I realize it's January, but last year at this time we had "Paddington" to relieve the blahs. Unfortunately, "Norm of the North" is no "Paddington!"
Norm (voiced by Rob Schneider) is a lovely polar bear who, like his grandfather, can speak to humans, but he's a hapless hunter. He is, however, a snappy dancer and entertains the occupants of the cruise ships which travel to his Arctic homeland. When evil billionaire developer, Mr. Greene (voiced by Ken Jeong), threatens his pristine existence by promoting luxury homes in the Arctic, Norm jumps into action to save his beloved frozen tundra.
If this sounds dull --- it is! It's also fantastical, but not in a good way. Norm hops on a freighter to New York City to save the day, and, honestly, the experience is worse than "The SpongeBob Movie: Sponge Out of Water".
Norm maneuvers around the Big Apple as if polar bears were its first inhabitants. None of this is amusing --- nor entertaining.

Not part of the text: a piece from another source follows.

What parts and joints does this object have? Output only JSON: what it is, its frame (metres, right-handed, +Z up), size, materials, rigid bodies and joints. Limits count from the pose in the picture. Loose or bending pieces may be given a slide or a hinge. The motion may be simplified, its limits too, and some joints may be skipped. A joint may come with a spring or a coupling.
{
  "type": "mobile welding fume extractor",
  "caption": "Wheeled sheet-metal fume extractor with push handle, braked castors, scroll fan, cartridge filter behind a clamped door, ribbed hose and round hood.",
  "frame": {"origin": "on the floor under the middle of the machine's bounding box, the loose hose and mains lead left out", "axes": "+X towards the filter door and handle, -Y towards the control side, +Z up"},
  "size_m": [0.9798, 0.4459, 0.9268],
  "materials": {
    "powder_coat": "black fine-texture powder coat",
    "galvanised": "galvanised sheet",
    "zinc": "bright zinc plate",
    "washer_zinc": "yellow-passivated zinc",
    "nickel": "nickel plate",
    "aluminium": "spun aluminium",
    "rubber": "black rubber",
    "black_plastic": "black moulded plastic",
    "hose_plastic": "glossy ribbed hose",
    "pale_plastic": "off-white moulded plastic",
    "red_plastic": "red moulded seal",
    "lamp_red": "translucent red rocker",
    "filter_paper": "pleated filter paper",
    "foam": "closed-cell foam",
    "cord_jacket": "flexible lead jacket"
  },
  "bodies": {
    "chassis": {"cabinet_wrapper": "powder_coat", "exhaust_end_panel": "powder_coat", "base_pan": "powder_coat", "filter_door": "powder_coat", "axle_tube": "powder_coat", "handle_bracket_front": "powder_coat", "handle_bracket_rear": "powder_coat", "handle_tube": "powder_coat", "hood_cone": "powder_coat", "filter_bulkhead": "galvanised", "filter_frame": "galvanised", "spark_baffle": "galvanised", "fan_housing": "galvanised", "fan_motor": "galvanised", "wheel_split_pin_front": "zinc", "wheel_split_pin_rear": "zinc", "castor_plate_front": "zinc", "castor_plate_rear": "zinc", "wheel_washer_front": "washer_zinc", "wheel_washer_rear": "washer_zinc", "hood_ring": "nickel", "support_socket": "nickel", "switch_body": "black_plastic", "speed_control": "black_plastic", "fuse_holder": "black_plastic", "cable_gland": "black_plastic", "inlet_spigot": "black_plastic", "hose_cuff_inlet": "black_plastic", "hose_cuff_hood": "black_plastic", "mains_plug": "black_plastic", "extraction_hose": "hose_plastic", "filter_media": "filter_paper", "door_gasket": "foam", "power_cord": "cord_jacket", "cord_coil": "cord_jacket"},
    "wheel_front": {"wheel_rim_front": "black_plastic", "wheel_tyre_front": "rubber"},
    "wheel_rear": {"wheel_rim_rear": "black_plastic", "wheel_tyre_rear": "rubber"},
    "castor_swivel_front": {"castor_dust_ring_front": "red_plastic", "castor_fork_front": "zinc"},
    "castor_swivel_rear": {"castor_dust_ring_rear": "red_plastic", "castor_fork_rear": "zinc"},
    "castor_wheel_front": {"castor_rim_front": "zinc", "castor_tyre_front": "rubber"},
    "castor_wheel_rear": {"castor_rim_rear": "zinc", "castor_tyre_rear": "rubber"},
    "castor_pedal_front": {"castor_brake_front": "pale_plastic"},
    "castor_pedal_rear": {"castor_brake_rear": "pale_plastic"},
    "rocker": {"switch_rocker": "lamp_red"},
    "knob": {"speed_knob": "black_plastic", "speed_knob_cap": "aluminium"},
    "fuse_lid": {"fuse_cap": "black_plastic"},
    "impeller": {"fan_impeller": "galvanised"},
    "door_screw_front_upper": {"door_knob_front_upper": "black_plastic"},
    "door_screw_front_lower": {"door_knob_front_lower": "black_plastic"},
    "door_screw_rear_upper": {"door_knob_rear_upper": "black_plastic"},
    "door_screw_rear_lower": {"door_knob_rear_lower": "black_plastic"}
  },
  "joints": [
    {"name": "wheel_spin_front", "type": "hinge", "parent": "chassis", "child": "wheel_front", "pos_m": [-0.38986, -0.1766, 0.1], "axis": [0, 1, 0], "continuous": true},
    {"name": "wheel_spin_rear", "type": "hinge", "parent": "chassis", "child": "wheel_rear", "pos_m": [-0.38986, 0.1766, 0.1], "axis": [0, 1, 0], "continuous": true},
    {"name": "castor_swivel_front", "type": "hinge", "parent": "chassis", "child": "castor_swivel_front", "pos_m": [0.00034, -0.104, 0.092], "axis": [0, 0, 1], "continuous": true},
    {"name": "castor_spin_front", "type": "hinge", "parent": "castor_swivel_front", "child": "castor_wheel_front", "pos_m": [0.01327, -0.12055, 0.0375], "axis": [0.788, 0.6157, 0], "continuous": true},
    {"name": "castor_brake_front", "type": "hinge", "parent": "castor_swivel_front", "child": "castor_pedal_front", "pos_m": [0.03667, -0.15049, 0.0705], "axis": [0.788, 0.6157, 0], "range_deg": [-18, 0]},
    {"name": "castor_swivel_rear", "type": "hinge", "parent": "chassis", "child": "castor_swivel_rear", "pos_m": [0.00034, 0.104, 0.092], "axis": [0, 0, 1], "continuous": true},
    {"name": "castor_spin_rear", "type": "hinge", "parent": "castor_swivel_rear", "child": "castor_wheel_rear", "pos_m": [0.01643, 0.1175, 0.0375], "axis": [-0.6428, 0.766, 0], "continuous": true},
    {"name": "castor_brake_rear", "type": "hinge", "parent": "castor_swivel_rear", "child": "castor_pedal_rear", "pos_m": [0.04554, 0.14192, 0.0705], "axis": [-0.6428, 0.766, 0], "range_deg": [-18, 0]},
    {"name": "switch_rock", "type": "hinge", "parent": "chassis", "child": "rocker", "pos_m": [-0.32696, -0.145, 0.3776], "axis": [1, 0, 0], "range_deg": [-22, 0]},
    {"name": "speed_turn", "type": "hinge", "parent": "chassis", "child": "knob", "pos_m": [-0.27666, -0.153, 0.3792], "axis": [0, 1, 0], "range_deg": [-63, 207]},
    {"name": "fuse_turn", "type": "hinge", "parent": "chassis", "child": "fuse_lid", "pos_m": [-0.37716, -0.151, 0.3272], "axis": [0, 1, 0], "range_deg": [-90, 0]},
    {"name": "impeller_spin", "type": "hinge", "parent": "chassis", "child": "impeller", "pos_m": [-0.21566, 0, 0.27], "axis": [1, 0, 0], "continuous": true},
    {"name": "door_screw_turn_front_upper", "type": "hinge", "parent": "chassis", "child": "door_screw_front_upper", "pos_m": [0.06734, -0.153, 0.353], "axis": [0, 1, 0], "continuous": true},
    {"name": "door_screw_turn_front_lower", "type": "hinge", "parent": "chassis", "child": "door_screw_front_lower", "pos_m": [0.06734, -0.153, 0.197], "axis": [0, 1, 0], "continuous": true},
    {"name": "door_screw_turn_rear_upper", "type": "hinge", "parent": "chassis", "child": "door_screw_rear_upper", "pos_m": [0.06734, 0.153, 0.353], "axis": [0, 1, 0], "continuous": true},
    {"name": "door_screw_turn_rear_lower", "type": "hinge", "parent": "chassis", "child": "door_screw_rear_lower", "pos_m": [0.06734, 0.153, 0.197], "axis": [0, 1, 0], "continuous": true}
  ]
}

His interactions with Vera (voiced by Heather Graham), the over-worked single mother employed by Greene, and her daughter Olympia (voiced by Maya Kay) are meant to be endearing and heartfelt, but even those attempts at lasting friendships fail --- miserably. Yes, Olympia loves Norm and understands his plight, but it isn't enough to make us really care.
Norm's sidekicks, three little lemmings, provide some comic relief --- except when the screenplay writers resort to flatulence and totally unnecessary bathroom humor! Will screenwriters ever realize that utilizing such nonsense to humor moviegoers doesn't work?

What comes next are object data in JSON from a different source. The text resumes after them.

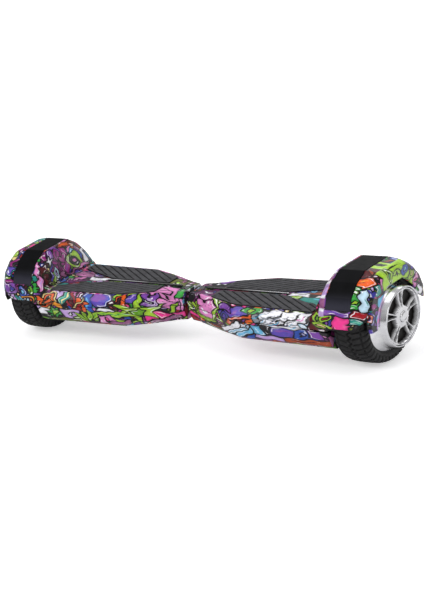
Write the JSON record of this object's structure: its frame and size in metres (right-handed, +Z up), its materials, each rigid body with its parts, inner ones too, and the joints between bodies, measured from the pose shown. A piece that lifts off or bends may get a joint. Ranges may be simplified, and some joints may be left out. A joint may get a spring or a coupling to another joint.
{
  "type": "self balancing hoverboard",
  "caption": "Two-wheeled self balancing board with tall faceted fenders, grooved foot mats, a twisting waist and a bright mural-style print.",
  "frame": {"origin": "on the floor under the middle of the board, between the wheels", "axes": "+X along the wheel axles towards the right half, -Y the front, +Z up"},
  "size_m": [0.634, 0.216, 0.212],
  "materials": {
    "printed_shell": "glossy print under clear lacquer",
    "satin_band": "satin",
    "mat_rubber": "moulded grooves, matte",
    "tyre_rubber": "matte, treaded",
    "rim_silver": "machined, bright",
    "cast_frame": "as cast",
    "steel": "turned",
    "winding": "enamelled wire",
    "bronze": "sintered bush",
    "lens": "clear",
    "circuit_board": "solder mask",
    "battery_wrap": "shrink wrap",
    "black_plastic": "moulded"
  },
  "bodies": {
    "left_half": {"top_shell_left": "printed_shell", "bottom_shell_left": "printed_shell", "fender_band_left": "satin_band", "seam_trim_left": "satin_band", "indicator_lens_left": "lens", "chassis_left": "cast_frame", "axle_clamp_left": "cast_frame", "clamp_screw_front_left": "steel", "clamp_screw_rear_left": "steel", "shell_screw_inner_left": "steel", "shell_screw_outer_left": "steel", "motor_axle_left": "steel", "stator_left": "winding", "inner_bearing_left": "steel", "outer_bearing_left": "steel", "gyro_board_left": "circuit_board", "centre_shaft": "steel", "main_control_board": "circuit_board", "charge_port": "black_plastic"},
    "right_half": {"top_shell_right": "printed_shell", "bottom_shell_right": "printed_shell", "fender_band_right": "satin_band", "seam_trim_right": "satin_band", "indicator_lens_right": "lens", "chassis_right": "cast_frame", "axle_clamp_right": "cast_frame", "clamp_screw_front_right": "steel", "clamp_screw_rear_right": "steel", "shell_screw_inner_right": "steel", "shell_screw_outer_right": "steel", "motor_axle_right": "steel", "stator_right": "winding", "inner_bearing_right": "steel", "outer_bearing_right": "steel", "gyro_board_right": "circuit_board", "pivot_bush_inner": "bronze", "pivot_bush_outer": "bronze", "battery_pack": "battery_wrap"},
    "left_wheel": {"hub_shell_left": "rim_silver", "hub_cover_left": "rim_silver", "hub_cap_left": "rim_silver", "magnet_ring_left": "steel", "motor_cover_left": "cast_frame", "tyre_left": "tyre_rubber"},
    "right_wheel": {"hub_shell_right": "rim_silver", "hub_cover_right": "rim_silver", "hub_cap_right": "rim_silver", "magnet_ring_right": "steel", "motor_cover_right": "cast_frame", "tyre_right": "tyre_rubber"},
    "left_front_mat": {"front_foot_mat_left": "mat_rubber"},
    "left_rear_mat": {"rear_foot_mat_left": "mat_rubber"},
    "right_front_mat": {"front_foot_mat_right": "mat_rubber"},
    "right_rear_mat": {"rear_foot_mat_right": "mat_rubber"},
    "button": {"power_button": "black_plastic"},
    "port_cap": {"charge_port_cap": "mat_rubber"}
  },
  "joints": [
    {"name": "centre_twist", "type": "hinge", "parent": "left_half", "child": "right_half", "pos_m": [0, 0, 0.088], "axis": [1, 0, 0], "range_deg": [-12, 12]},
    {"name": "left_wheel_spin", "type": "hinge", "parent": "left_half", "child": "left_wheel", "pos_m": [-0.275, 0, 0.1], "axis": [1, 0, 0], "continuous": true},
    {"name": "right_wheel_spin", "type": "hinge", "parent": "right_half", "child": "right_wheel", "pos_m": [0.275, 0, 0.1], "axis": [1, 0, 0], "continuous": true},
    {"name": "left_front_mat_press", "type": "slide", "parent": "left_half", "child": "left_front_mat", "axis": [0, 0, -1], "range_m": [0, 0.002], "stiffness_N_per_m": 4000},
    {"name": "left_rear_mat_press", "type": "slide", "parent": "left_half", "child": "left_rear_mat", "axis": [0, 0, -1], "range_m": [0, 0.002], "stiffness_N_per_m": 4000},
    {"name": "right_front_mat_press", "type": "slide", "parent": "right_half", "child": "right_front_mat", "axis": [0, 0, -1], "range_m": [0, 0.002], "stiffness_N_per_m": 4000},
    {"name": "right_rear_mat_press", "type": "slide", "parent": "right_half", "child": "right_rear_mat", "axis": [0, 0, -1], "range_m": [0, 0.002], "stiffness_N_per_m": 4000},
    {"name": "power_button_press", "type": "slide", "parent": "left_half", "child": "button", "axis": [0, -1, 0], "range_m": [0, 0.001], "stiffness_N_per_m": 800},
    {"name": "charge_cap_swing", "type": "hinge", "parent": "left_half", "child": "port_cap", "pos_m": [-0.15, 0.1012, 0.0976], "axis": [-1, 0, 0], "range_deg": [0, 100]}
  ]
}
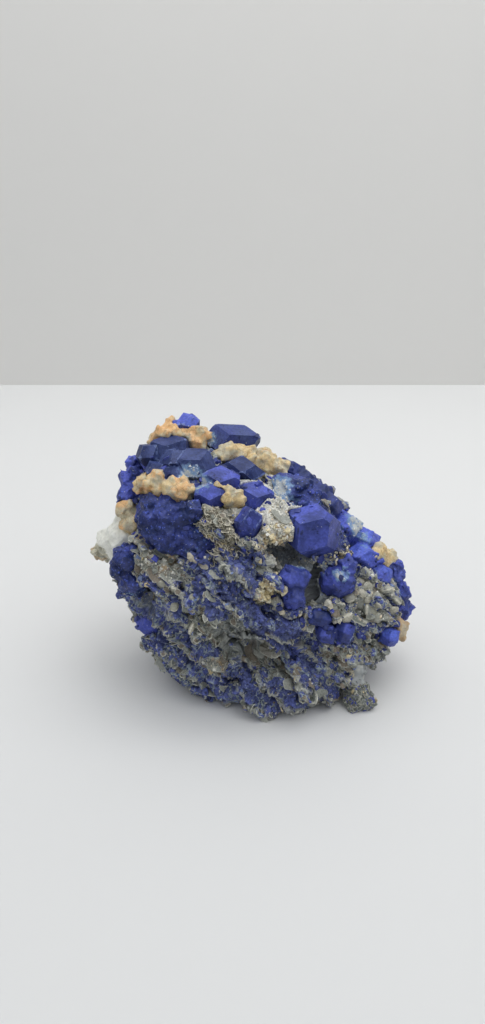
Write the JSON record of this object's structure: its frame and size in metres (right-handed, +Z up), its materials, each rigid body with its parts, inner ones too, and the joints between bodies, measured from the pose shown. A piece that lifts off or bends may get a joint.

When children at the screening become restless halfway through the movie, you know you are watching a stinker. "Norm of he North"'s message to stop polluting our environments is lost in the effort.
Opinion: Don't Bother!
"Norm of the North" clearly is not on a par with the many superb animated films of 2015, so anyone who takes their kids to this should attend with lowered expectations. The young ones will likely glom onto the star of the show, voiced by the mild-mannered Rob Schneider. But the occasional clever references to other things, like the brief homage to "Titanic" with Norm's lemming sidekicks emulating the musicians of the doomed liner, will zoom way over their heads.

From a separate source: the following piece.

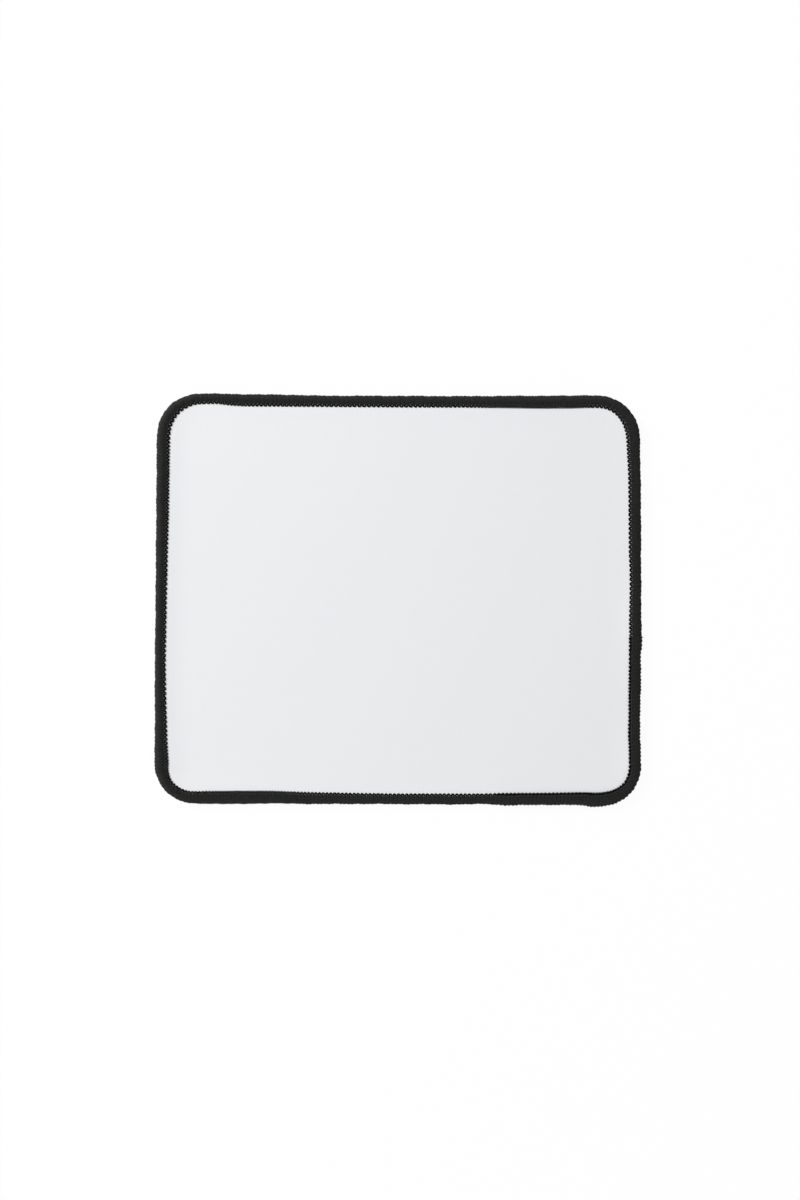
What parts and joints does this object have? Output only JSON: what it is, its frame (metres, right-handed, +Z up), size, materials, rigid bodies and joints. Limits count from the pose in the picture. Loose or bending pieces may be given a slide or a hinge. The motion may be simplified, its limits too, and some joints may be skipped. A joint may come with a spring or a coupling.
{
  "type": "mouse pad",
  "caption": "Rectangular mouse pad with rounded corners: a white cloth face on black foam rubber, its edge bound all round by black overlock stitching.",
  "frame": {"origin": "middle of the underside, on the surface that the pad lies on", "axes": "+X along the longer side, towards the right as a person uses it; +Y away from the person; +Z up through the cloth"},
  "size_m": [0.25, 0.21, 0.004],
  "materials": {
    "foam_rubber": "matt black foam rubber with a fine anti-slip texture underneath",
    "cloth": "smooth matt white polyester knit",
    "thread": "soft textured black sewing yarn",
    "needle_thread": "fine twisted black sewing thread"
  },
  "bodies": {
    "root": {"rubber_base": "foam_rubber", "top_cloth": "cloth", "lower_looper_thread": "thread", "upper_looper_thread": "thread", "needle_thread": "needle_thread"}
  },
  "joints": []
}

As for those lemmings, communicating with their grunts, groans and body function sounds, it feels like a substantial borrowing from "Minions" of recent film lore. And leave it to the lemmings to urinate into an aquarium, thus upholding the long-term friendship between Schneider and Adam Sandler, the undisputed king of bathroom humor.
Heather Graham voices Vera, the heroine of the film who defies her greedy real estate/mogul boss, Mr. Greene (voiced by Ken Jeong). Jeong's talents are wasted since we can't see his facial expressions, which are generally priceless in movies like the original "The Hangover", not to mention some of his other work. And Bill Nighy is Socrates, a wise bird of the Arctic.
The rest of the voice talent consists of lesser-known actors, which befits the relatively small budget ($18 million) of "Norm of the North". By comparison, "Inside Out", the Golden Globe winner and Oscar favorite, had a budget of $245 million.
One message here is that one's failings in life --- Norm is a lousy hunter --- can be overcome in other ways, as he manages to save his homeland from being overrun by human occupation, and the resultant pollution that will follow, in the form of homes built right on the Arctic ice.